De cijfers zijn ontleend aan het recente jaarverslag van de CRS - Congressional Research Service - getiteld "Conventionele Wapenhandel in Ontwikkelingslanden, 1995-2002", een bijna honderd pagina's tellend werk dat begin oktober aan het Congres van de VS werd voorgelegd. Bovendien staat in het verslag een passage over de exporthandel van Noord-Korea inzake ballistische raketten en de wapenhandel van Irak in de afgelopen jaren. De CRS, waar het wetenschappelijk bureau van het Congres van de VS achter schuil gaat, heeft in het kader van het onderzoek ook toegang tot de diverse gegevens inzake wapenhandel van andere landen, zoals die door de verschillende (veiligheids)organen van de VS zijn verzameld. Deze feiten zijn normaal gesproken niet toegankelijk, wat tot op zekere hoogt ook geldt voor het verslag van de CRS, alhoewel dit officieel geen stempel "vertrouwelijk" of "geheim" draagt. "Wij werken enkel voor het Congres", is de afwerende reactie van de CRS-medewerkers bij navraag. Als echter een lid van het Congres een copie doorgeeft, is dat zijn zaak.
Uit het nieuwe jaarverslag, dat de auteur van dit artikel in handen heeft, valt te lezen, dat de VS ook in de totale wapenhandel, die tevens de levering omvat aan bondgenoten en geïndustrialiseerde landen, bij lange na de grootste is bij de wereldwijde handel met deze moordwerktuigen. In het laatste jaar bedroeg de export van de VS 13,3 miljard dollar, wat in vergelijking tot de 12,1 miljard dollar van het jaar 2001 een groei van bijna 10 procent betekent. Het aandeel van de VS in de totale internationale wapenhandel bedroeg 45,5 procent. Rusland komt op de tweede plaats met 5 miljard dollar, gevolgd door Frankrijk, dat voor 1 miljard dollar verkoopt aan derdewereldlanden.

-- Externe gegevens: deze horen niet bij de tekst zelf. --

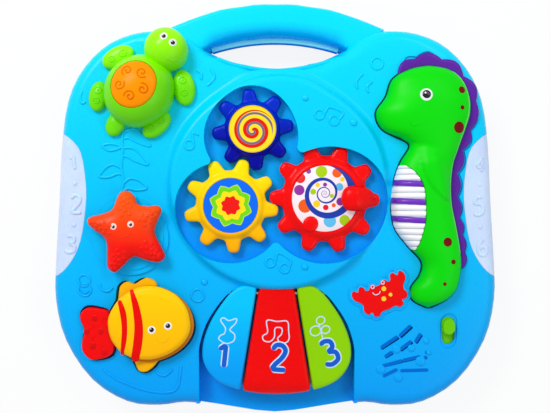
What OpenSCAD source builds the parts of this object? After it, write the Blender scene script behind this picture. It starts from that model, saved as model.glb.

Duitsland verkoopt volgens het CRS-verslag inzake wapenverkoop veel minder aan ontwikkelingslanden. De grote verkopen liggen al een paar jaar acher ons: 2,2 miljard dollar in 1999 en minstens 1 miljard dollar in 1998 en 2000. Vanwege de vele Europese samenwerkingsprogramma's is het echter moeilijk om de specifieke verantwoordelijkheden van de belangrijkste Europese wapenproducenten: Frankrijk, Duitsland, Groot-Brittanië en Italië, te onderscheiden. Daarom telt het CRS-verslag de exporten van deze landen bij voorkeur samen. Op die wijze heeft het CRS-verslag voor de jaren 2001 en 2002 een 'aanzienlijke' stijging vastgesteld van het martkaandeel van deze groep in de wapenhandel met ontwikkelingslanden: van 5,1 procent in 2001 naar 11,9 procent in 2002. De totale waarde van de wapenleveranties steegvan 832 miljoen dollar naar 2,1 miljard dollar. Van deze groep van vier had Frankrijk in deze jaren het leeuwenaandeel. Duitsland was zowel in 2001 als in 2002 goed voor 100 miljoen dollar aan wapenverdragen met ontwikkelingslanden. Italië daarentegen kon zijn leveringsverdragen met de ontwikkelingslanden verhogen van 200 miljoen dollar in 2001 naar 300 miljoen dollar in 2002.